After your treatment
We check your heart rate and blood pressure (both standing and sitting) and in some cases, your temperature.
Some people get a low blood pressure after the treatment. If you feel faint, dizzy, or lightheaded after your hemodialysis:
- Sit down right away.
- Tell someone that you do not feel well.
- For your safety, we will not let you leave until you are feeling better. If you do not recover right away, we might arrange for you to go to another area for care until you feel better.
When your hemodialysis treatment is finished, your nurse or technician removes the needles. If you have a fistula or graft, apply pressure to the needle sites for at least 10 minutes to stop the bleeding.
To hold pressure over the needle sites:
- Always clean your hands.
- Hold a gauze pad over the needle site using two fingers. Press at the needle spot and just above.
- Hold constant firm pressure for at least 10 minutes.
- We might take out one needle at a time and ask you to hold each site, one at a time.
Your nurse or technician will instruct you on how this is done.
Once the bleeding has stopped:
- Place a clean gauze pad over the needle site and tape in place. NEVER wrap the tape around our arm (or leg). If you do, it can reduce the blood supply to your fistula or graft and possibly stop blood flow.
- Wash your hands.
Before you leave
Weigh yourself again. Remember to wear the same clothing and use the same scale. We want to check that the right amount of water weight was removed. Remove your heavy shoes and any heavy clothing.
Always wash your hands with soap. This helps stop the spread of any germs you might have contacted during the treatment.
In the beginning you may not be feeling well. Arrange to have someone drive you home as you adjust to dialysis treatments. You might get very tired after hemodialysis, so it is safer if someone drives you.
At home – Take it easy
Rest when you get home from dialysis. You might feel quite tired. Many people feel better once they have been on hemodialysis for a few weeks.
Possible Side Effects of Treatment
Some patients may experience side effects during and after treatment, though not often.
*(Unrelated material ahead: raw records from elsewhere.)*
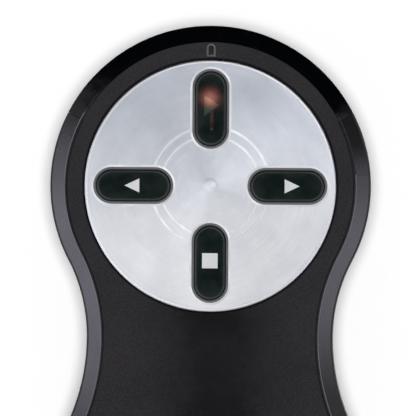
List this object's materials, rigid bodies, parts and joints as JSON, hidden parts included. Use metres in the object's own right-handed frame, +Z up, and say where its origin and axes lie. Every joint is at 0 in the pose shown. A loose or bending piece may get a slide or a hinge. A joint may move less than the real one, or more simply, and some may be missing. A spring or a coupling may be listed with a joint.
{
  "type": "wireless presentation clicker",
  "caption": "Hand-held presentation remote with a round head, keys in a brushed metal disc, a laser in the nose, AAA cells and a USB receiver stored in the tail.",
  "frame": {"origin": "middle of the footprint at the lowest point", "axes": "+Z up through the keys, +Y from the tail to the nose, +X to the right of a person who holds it"},
  "size_m": [0.042, 0.106, 0.0266],
  "materials": {
    "charcoal_plastic": "fine matte grain",
    "gloss_black": "high gloss",
    "clear_lens": "clear moulded",
    "brushed_disc": "spun brush, clear anodised",
    "adhesive": "double-sided film",
    "led_body": "moulded",
    "key_plastic": "high gloss, dark green-black",
    "legend_white": "inlaid",
    "legend_red": "translucent, lit from below",
    "white_plastic": "moulded",
    "switch_black": "moulded",
    "steel": "stamped",
    "screw_black": "blackened",
    "board_green": "solder mask",
    "chip_black": "epoxy",
    "brass": "turned",
    "gold": "plated",
    "cell_label": "plain foil sleeve, steel ends",
    "receiver_plastic": "satin",
    "usb_steel": "bright stamped",
    "usb_white": "moulded"
  },
  "bodies": {
    "case": {"upper_housing": "charcoal_plastic", "lower_housing": "charcoal_plastic", "front_window": "gloss_black", "laser_aperture_lens": "clear_lens", "face_disc": "brushed_disc", "disc_adhesive": "adhesive", "status_light_pipe": "clear_lens", "status_led": "led_body", "laser_switch": "switch_black", "back_switch": "switch_black", "next_switch": "switch_black", "stop_switch": "switch_black", "snap_domes": "steel", "main_board": "board_green", "radio_chip": "chip_black", "crystal": "steel", "board_passives": "chip_black", "laser_barrel": "brass", "laser_lens": "clear_lens", "laser_diode": "steel", "laser_board": "board_green", "laser_leads": "steel", "power_switch": "steel", "battery_left": "cell_label", "battery_right": "cell_label", "positive_contact": "steel", "negative_contact": "steel", "bridge_contact": "steel", "negative_spring": "steel", "bridge_spring": "steel", "housing_screws": "screw_black"},
    "laser_key": {"laser_button": "key_plastic", "laser_legend": "legend_red", "laser_plunger": "white_plastic"},
    "back_key": {"back_button": "key_plastic", "back_legend": "legend_white", "back_plunger": "white_plastic"},
    "next_key": {"next_button": "key_plastic", "next_legend": "legend_white", "next_plunger": "white_plastic"},
    "stop_key": {"stop_button": "key_plastic", "stop_legend": "legend_white", "stop_plunger": "white_plastic"},
    "power_slider": {"power_knob": "gloss_black"},
    "battery_cover": {"battery_door": "charcoal_plastic"},
    "receiver": {"receiver_top_cover": "receiver_plastic", "receiver_bottom_cover": "receiver_plastic", "receiver_board": "board_green", "receiver_chip": "chip_black", "usb_plug_shell": "usb_steel", "usb_tongue": "usb_white", "usb_contacts": "gold"}
  },
  "joints": [
    {"name": "laser_press", "type": "slide", "parent": "case", "child": "laser_key", "axis": [0, 0, -1], "range_m": [0, 0.0005], "stiffness_N_per_m": 3000, "springref_m": -0.0002},
    {"name": "back_press", "type": "slide", "parent": "case", "child": "back_key", "axis": [0, 0, -1], "range_m": [0, 0.0005], "stiffness_N_per_m": 3000, "springref_m": -0.0002},
    {"name": "next_press", "type": "slide", "parent": "case", "child": "next_key", "axis": [0, 0, -1], "range_m": [0, 0.0005], "stiffness_N_per_m": 3000, "springref_m": -0.0002},
    {"name": "stop_press", "type": "slide", "parent": "case", "child": "stop_key", "axis": [0, 0, -1], "range_m": [0, 0.0005], "stiffness_N_per_m": 3000, "springref_m": -0.0002},
    {"name": "power_slide", "type": "slide", "parent": "case", "child": "power_slider", "axis": [0, 1, 0], "range_m": [0, 0.002]},
    {"name": "battery_door_slide", "type": "slide", "parent": "case", "child": "battery_cover", "axis": [0, -1, 0], "range_m": [0, 0.062]},
    {"name": "receiver_slide", "type": "slide", "parent": "case", "child": "receiver", "axis": [0, -1, 0], "range_m": [0, 0.055]}
  ]
}
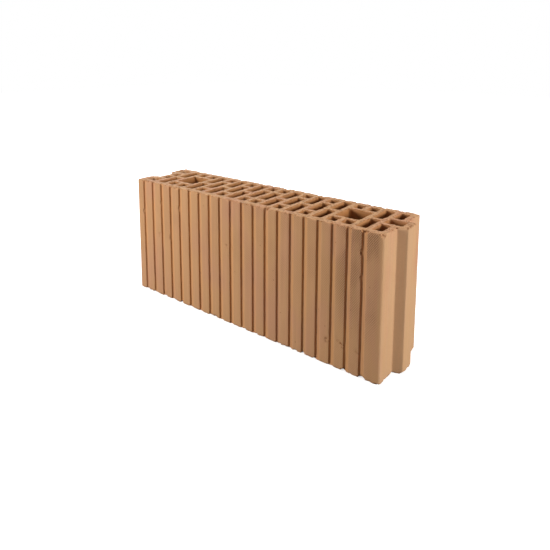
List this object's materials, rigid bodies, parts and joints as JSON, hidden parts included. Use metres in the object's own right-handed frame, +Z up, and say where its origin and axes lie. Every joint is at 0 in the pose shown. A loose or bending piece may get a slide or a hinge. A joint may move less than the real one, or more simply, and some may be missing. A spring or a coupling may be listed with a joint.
{
  "type": "perforated clay block",
  "caption": "Long fired-clay wall block with rows of vertical cells, grooved long faces, grip holes, and a tongue and a recess on its ends.",
  "frame": {"origin": "middle of the bed face, halfway between the recess end's flat face and the tongue's outer face", "axes": "+X along the block towards the tongue, +Y through the wall towards the back face, +Z up"},
  "size_m": [0.5116, 0.115, 0.208],
  "materials": {
    "clay": "matt unglazed fired clay"
  },
  "bodies": {
    "root": {"block": "clay"}
  },
  "joints": []
}
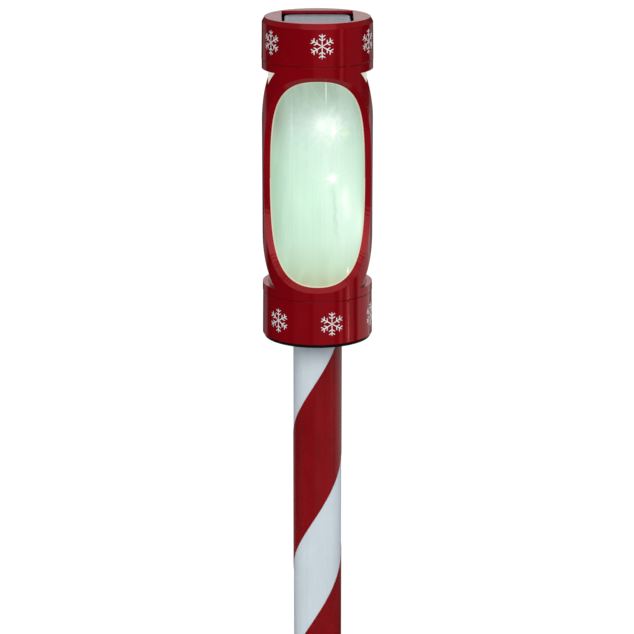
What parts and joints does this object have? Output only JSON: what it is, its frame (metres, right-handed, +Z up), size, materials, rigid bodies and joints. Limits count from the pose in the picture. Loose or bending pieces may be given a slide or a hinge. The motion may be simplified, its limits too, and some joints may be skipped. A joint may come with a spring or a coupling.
{
  "type": "solar bollard light",
  "caption": "Round garden lantern with a solar cap, a frosted tube in a windowed cage, and a helically striped pole on a ground spike.",
  "frame": {"origin": "on the pole's axis at the underside of the ground flange, level with the lawn", "axes": "+Z up the pole, -Y towards the front window"},
  "size_m": [0.0752, 0.0754, 0.8757],
  "materials": {
    "red_plastic": "glossy moulded plastic",
    "red_stripe": "glossy printed film",
    "white_tube": "glossy cool white",
    "white_print": "screen print",
    "white_plastic": "moulded, satin",
    "black_plastic": "moulded, satin",
    "frosted_plastic": "frosted, lit from inside",
    "clear_film": "crinkled clear film",
    "solar_glass": "resin-covered solar cells",
    "light_lens": "clear resin dome",
    "black_rubber": "soft seal",
    "screw_steel": "zinc-plated",
    "contact_metal": "nickel-plated",
    "cell_sleeve": "shrink sleeve",
    "board_green": "solder mask",
    "wire_cover": "insulated wire"
  },
  "bodies": {
    "spike": {"ground_spike": "black_plastic"},
    "lower_pole": {"lower_tube": "white_tube", "lower_stripe": "red_stripe", "pole_coupler": "white_plastic"},
    "upper_pole": {"upper_tube": "white_tube", "upper_stripe": "red_stripe"},
    "head": {"base_plate": "black_plastic", "base_cup": "red_plastic", "base_screws": "screw_steel", "band_snowflakes": "white_print", "diffuser_seal": "black_rubber", "diffuser": "frosted_plastic", "crinkled_film": "clear_film", "cage": "red_plastic", "cap_seal": "black_rubber"},
    "cap": {"cap_shell": "red_plastic", "cap_snowflakes": "white_print", "panel_pad": "black_rubber", "solar_panel": "solar_glass", "battery_tray": "white_plastic", "battery_cell": "cell_sleeve", "battery_contacts": "contact_metal", "battery_cover": "white_plastic", "tray_screws": "screw_steel", "control_board": "board_green", "switch_body": "contact_metal", "light_mast": "white_plastic", "mast_lights": "light_lens", "panel_wires": "wire_cover", "battery_wires": "wire_cover", "mast_wires": "wire_cover"},
    "switch": {"switch_lever": "black_plastic"}
  },
  "joints": [
    {"name": "pole_lift", "type": "slide", "parent": "spike", "child": "lower_pole", "axis": [0, 0, 1], "range_m": [0, 0.05]},
    {"name": "upper_pole_lift", "type": "slide", "parent": "lower_pole", "child": "upper_pole", "axis": [0, 0, 1], "range_m": [0, 0.045]},
    {"name": "head_lift", "type": "slide", "parent": "upper_pole", "child": "head", "axis": [0, 0, 1], "range_m": [0, 0.03]},
    {"name": "cap_lift", "type": "slide", "parent": "head", "child": "cap", "axis": [0, 0, 1], "range_m": [0, 0.12]},
    {"name": "switch_slide", "type": "slide", "parent": "cap", "child": "switch", "axis": [1, 0, 0], "range_m": [0, 0.0025]}
  ]
}
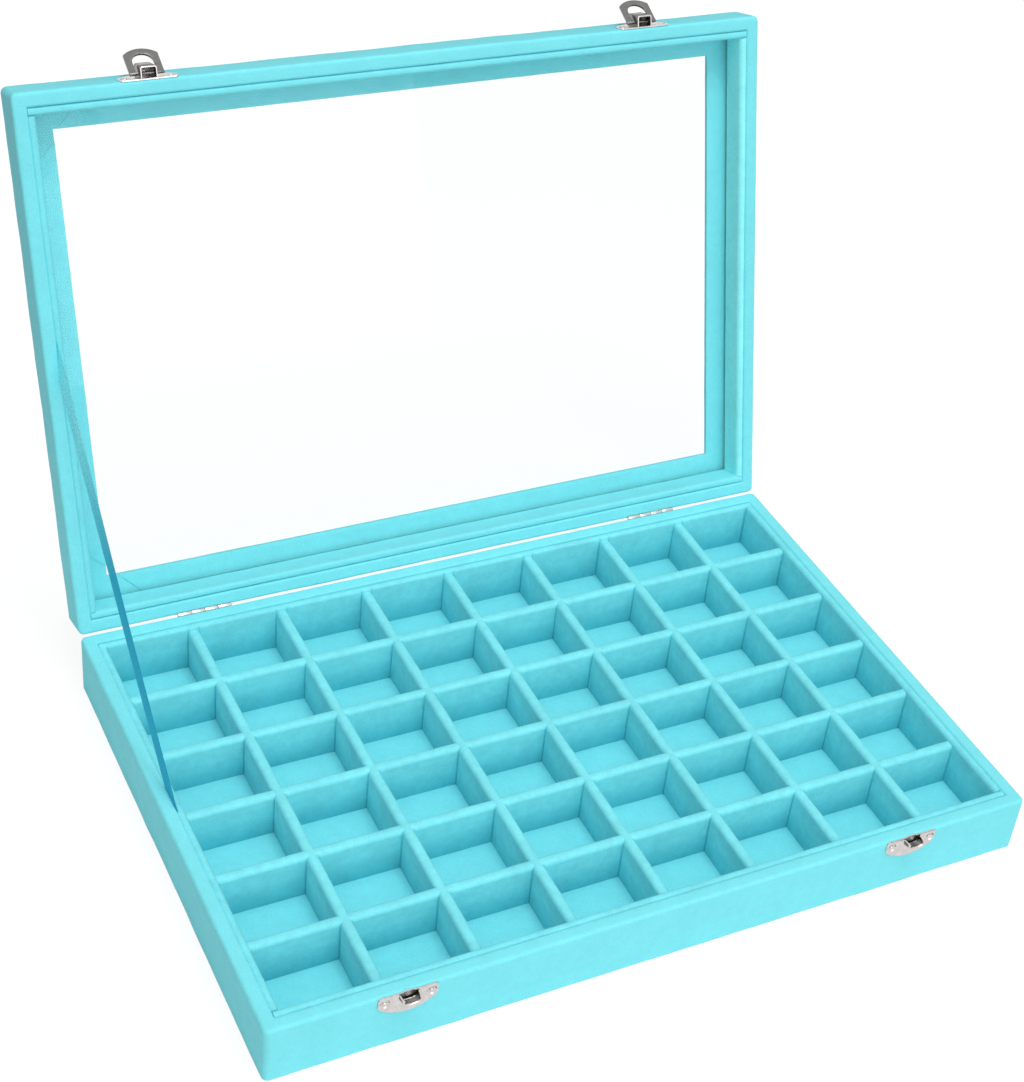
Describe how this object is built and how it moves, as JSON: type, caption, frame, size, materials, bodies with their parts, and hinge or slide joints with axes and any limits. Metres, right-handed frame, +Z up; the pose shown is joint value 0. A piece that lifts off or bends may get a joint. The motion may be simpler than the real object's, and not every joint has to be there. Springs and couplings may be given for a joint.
{
  "type": "jewelry organizer box",
  "caption": "Shallow velvet-covered jewelry box with a grid of open cells and a hinged lid with a clear window, hasp catches and a ribbon stay.",
  "frame": {"origin": "middle of the underside of the base", "axes": "+X along the front edge to the right, +Y from the front to the hinged back, +Z up"},
  "size_m": [0.35, 0.3289, 0.2657],
  "materials": {
    "board": "matte",
    "teal_velvet": "velvet",
    "nickel": "nickel plated",
    "clear_pane": "polished",
    "teal_satin": "satin",
    "felt": "felt"
  },
  "bodies": {
    "base": {"base_felt": "felt", "bottom_board": "board", "base_front_board": "board", "base_back_board": "board", "base_left_board": "board", "base_right_board": "board", "base_velvet": "teal_velvet", "floor_pad": "teal_velvet", "base_front_liner": "teal_velvet", "base_back_liner": "teal_velvet", "base_left_liner": "teal_velvet", "base_right_liner": "teal_velvet", "long_divider_1": "teal_velvet", "long_divider_2": "teal_velvet", "long_divider_3": "teal_velvet", "long_divider_4": "teal_velvet", "long_divider_5": "teal_velvet", "cross_divider_1": "teal_velvet", "cross_divider_2": "teal_velvet", "cross_divider_3": "teal_velvet", "cross_divider_4": "teal_velvet", "cross_divider_5": "teal_velvet", "cross_divider_6": "teal_velvet", "cross_divider_7": "teal_velvet", "left_hinge_base_leaf": "nickel", "right_hinge_base_leaf": "nickel", "left_hinge_pin": "nickel", "right_hinge_pin": "nickel", "left_catch_plate": "nickel", "right_catch_plate": "nickel", "catch_nails": "nickel", "hinge_base_nails": "nickel", "ribbon_stay": "teal_satin"},
    "lid": {"lid_front_board": "board", "lid_back_board": "board", "lid_left_board": "board", "lid_right_board": "board", "window_board": "board", "lid_velvet": "teal_velvet", "window_flaps": "teal_velvet", "glass_pane": "clear_pane", "lid_front_liner": "teal_velvet", "lid_back_liner": "teal_velvet", "lid_left_liner": "teal_velvet", "lid_right_liner": "teal_velvet", "left_hinge_lid_leaf": "nickel", "right_hinge_lid_leaf": "nickel", "left_hasp_plate": "nickel", "right_hasp_plate": "nickel", "hasp_nails": "nickel", "hinge_lid_nails": "nickel"},
    "left_loop": {"left_hasp_loop": "nickel"},
    "right_loop": {"right_hasp_loop": "nickel"}
  },
  "joints": [
    {"name": "lid_hinge", "type": "hinge", "parent": "base", "child": "lid", "pos_m": [0, 0.12, 0.02865], "axis": [-1, 0, 0], "range_deg": [-106, 0], "deforming": ["ribbon_stay"]},
    {"name": "left_hasp_swing", "type": "hinge", "parent": "lid", "child": "left_loop", "pos_m": [-0.1175, 0.19101, 0.26015], "axis": [-1, 0, 0], "range_deg": [-140, 35]},
    {"name": "right_hasp_swing", "type": "hinge", "parent": "lid", "child": "right_loop", "pos_m": [0.1145, 0.19101, 0.26015], "axis": [-1, 0, 0], "range_deg": [-140, 35]}
  ]
}
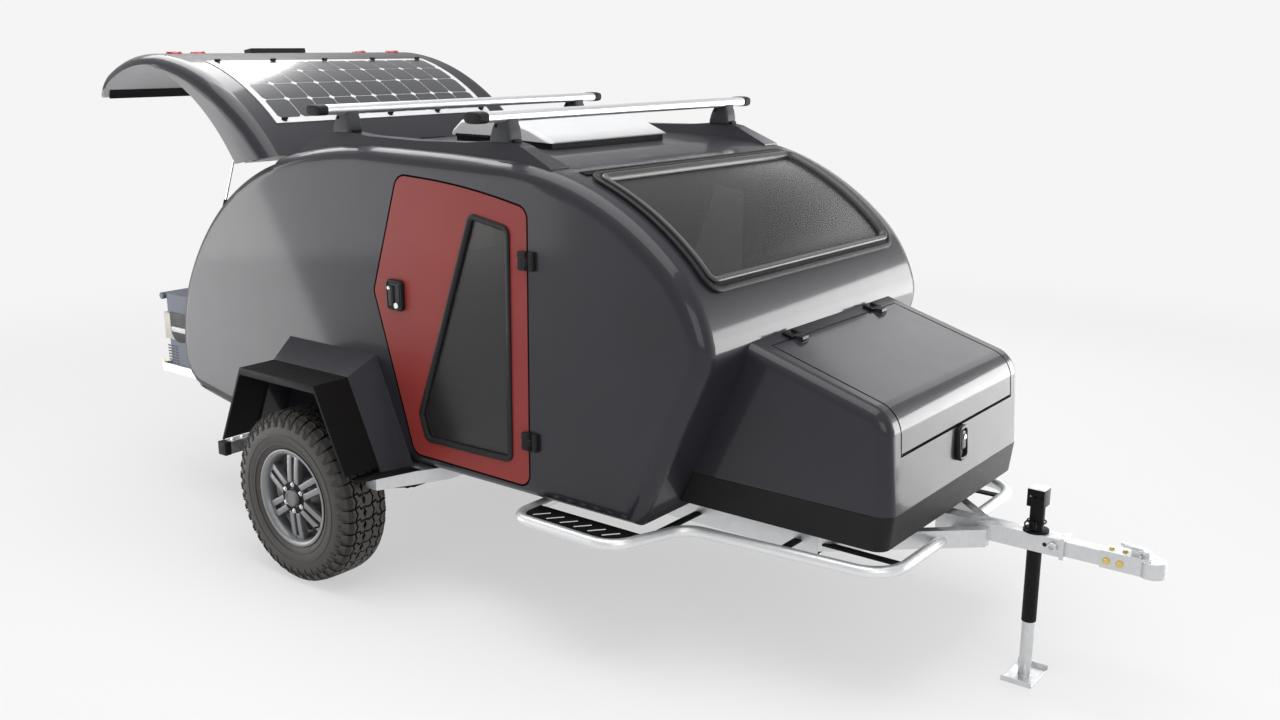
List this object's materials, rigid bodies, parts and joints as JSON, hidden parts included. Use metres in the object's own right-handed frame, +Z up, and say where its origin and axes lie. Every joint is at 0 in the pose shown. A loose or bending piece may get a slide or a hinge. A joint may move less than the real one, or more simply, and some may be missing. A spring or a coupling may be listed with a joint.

The nurses and technicians are always available and will be there to assist you. Recognizing the early symptoms can help in early interventions by the staff, should any of these occur.
You can reduce the likelihood of side effects by keeping to your diet and fluid levels between treatments.
Call your Hemodialysis Unit right away if:
- You experience persistent cramping, dizziness, fainting, nausea or blurred vision.
- You can’t feel the “thrill” (a buzzing sensation around the fistula) or if it feels different from usual (fistula or graft).
- There is redness, warmth, pain or swelling in your access arm (fistula or graft) or along your catheter.
- There is any oozing or drainage from your fistula, graft or catheter exit site.
- You have noticeable swelling in your access arm (fistula or graft) or around your catheter, neck or face.
- You are feverish and have any of the above symptoms.
- Part of your catheter outside your skin seems to be getting longer.
- Your catheter is accidentally pulled and there is bleeding around the exit site.